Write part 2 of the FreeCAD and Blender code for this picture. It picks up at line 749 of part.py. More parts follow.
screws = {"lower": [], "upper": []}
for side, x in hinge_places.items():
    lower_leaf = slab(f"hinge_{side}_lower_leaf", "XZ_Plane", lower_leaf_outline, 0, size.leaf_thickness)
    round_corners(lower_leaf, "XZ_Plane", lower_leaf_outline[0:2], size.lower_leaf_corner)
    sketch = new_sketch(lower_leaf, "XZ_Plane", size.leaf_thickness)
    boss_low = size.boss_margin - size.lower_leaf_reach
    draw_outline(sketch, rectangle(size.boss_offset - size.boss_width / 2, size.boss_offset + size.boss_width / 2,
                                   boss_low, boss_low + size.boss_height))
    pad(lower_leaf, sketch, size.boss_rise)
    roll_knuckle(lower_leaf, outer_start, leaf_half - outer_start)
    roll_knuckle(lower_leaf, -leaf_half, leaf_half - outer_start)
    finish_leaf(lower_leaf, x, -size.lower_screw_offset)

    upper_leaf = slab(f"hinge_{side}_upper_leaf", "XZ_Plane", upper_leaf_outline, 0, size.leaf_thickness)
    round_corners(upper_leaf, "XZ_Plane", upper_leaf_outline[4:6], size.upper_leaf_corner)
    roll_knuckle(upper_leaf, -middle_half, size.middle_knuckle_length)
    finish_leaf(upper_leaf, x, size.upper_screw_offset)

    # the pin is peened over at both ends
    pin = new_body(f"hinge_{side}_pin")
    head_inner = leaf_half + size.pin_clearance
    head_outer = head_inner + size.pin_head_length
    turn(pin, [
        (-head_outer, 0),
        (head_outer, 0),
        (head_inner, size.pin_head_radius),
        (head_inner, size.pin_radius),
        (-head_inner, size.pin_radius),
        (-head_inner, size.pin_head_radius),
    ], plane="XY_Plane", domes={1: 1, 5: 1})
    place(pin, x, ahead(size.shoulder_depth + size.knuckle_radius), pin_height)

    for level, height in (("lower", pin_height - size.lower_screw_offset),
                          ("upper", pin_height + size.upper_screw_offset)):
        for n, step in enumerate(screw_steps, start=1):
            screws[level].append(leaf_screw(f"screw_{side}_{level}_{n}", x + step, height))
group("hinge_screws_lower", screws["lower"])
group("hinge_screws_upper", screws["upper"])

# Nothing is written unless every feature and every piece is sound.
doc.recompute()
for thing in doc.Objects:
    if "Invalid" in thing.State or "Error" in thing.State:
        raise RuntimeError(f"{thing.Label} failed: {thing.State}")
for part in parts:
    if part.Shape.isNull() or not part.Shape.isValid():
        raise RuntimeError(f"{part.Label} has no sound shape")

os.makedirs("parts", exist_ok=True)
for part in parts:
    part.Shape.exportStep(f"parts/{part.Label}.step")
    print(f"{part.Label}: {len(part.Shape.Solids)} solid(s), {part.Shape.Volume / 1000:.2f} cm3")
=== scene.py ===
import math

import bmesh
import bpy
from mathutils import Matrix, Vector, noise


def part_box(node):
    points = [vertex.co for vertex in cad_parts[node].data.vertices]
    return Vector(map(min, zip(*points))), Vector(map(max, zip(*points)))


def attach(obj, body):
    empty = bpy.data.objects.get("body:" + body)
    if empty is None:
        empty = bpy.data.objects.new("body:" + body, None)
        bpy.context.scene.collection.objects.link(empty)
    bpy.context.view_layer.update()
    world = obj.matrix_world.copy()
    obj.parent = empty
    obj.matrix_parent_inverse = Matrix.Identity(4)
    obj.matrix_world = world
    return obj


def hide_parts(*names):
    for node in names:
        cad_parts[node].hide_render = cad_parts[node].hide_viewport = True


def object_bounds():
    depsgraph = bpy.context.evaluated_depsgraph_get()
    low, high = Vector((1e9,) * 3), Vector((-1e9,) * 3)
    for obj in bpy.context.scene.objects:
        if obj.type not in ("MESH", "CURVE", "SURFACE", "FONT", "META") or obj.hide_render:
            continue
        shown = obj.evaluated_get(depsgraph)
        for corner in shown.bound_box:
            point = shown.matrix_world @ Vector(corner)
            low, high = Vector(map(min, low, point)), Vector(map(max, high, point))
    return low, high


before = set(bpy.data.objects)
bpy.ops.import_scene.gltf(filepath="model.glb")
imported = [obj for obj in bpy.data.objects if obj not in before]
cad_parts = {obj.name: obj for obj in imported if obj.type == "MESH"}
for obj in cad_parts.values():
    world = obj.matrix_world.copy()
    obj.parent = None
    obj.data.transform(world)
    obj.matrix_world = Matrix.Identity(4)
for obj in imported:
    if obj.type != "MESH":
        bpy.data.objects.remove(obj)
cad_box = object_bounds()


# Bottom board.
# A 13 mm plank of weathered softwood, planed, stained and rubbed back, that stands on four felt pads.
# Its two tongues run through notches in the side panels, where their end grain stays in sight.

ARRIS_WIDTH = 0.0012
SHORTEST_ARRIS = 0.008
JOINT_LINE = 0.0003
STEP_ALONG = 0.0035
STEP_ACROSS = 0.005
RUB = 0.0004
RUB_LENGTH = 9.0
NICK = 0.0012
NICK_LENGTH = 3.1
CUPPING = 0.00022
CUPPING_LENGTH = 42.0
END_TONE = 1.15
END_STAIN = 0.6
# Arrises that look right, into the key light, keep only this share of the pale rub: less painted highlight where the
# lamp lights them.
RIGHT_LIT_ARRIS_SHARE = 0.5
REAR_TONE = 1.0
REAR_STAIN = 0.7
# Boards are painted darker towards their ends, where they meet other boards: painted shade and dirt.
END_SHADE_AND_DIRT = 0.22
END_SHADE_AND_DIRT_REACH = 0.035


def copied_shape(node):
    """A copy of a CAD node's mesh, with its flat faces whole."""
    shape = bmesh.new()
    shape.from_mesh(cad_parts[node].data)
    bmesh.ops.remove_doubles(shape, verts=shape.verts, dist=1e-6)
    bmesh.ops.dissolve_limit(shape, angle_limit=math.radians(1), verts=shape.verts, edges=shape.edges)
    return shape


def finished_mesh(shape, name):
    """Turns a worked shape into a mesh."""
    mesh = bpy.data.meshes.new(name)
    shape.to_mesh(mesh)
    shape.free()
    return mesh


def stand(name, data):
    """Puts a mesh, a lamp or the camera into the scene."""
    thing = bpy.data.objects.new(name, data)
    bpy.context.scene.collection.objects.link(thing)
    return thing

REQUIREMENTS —
Between the line containing "for level, height" and the line containing "for node in" lies the part to return. Return it exactly, counting both of those lines.

REPLY —
    for level, height in (("lower", pin_height - size.lower_screw_offset),
                          ("upper", pin_height + size.upper_screw_offset)):
        for n, step in enumerate(screw_steps, start=1):
            screws[level].append(leaf_screw(f"screw_{side}_{level}_{n}", x + step, height))
group("hinge_screws_lower", screws["lower"])
group("hinge_screws_upper", screws["upper"])

# Nothing is written unless every feature and every piece is sound.
doc.recompute()
for thing in doc.Objects:
    if "Invalid" in thing.State or "Error" in thing.State:
        raise RuntimeError(f"{thing.Label} failed: {thing.State}")
for part in parts:
    if part.Shape.isNull() or not part.Shape.isValid():
        raise RuntimeError(f"{part.Label} has no sound shape")

os.makedirs("parts", exist_ok=True)
for part in parts:
    part.Shape.exportStep(f"parts/{part.Label}.step")
    print(f"{part.Label}: {len(part.Shape.Solids)} solid(s), {part.Shape.Volume / 1000:.2f} cm3")
=== scene.py ===
import math

import bmesh
import bpy
from mathutils import Matrix, Vector, noise


def part_box(node):
    points = [vertex.co for vertex in cad_parts[node].data.vertices]
    return Vector(map(min, zip(*points))), Vector(map(max, zip(*points)))


def attach(obj, body):
    empty = bpy.data.objects.get("body:" + body)
    if empty is None:
        empty = bpy.data.objects.new("body:" + body, None)
        bpy.context.scene.collection.objects.link(empty)
    bpy.context.view_layer.update()
    world = obj.matrix_world.copy()
    obj.parent = empty
    obj.matrix_parent_inverse = Matrix.Identity(4)
    obj.matrix_world = world
    return obj


def hide_parts(*names):
    for node in names:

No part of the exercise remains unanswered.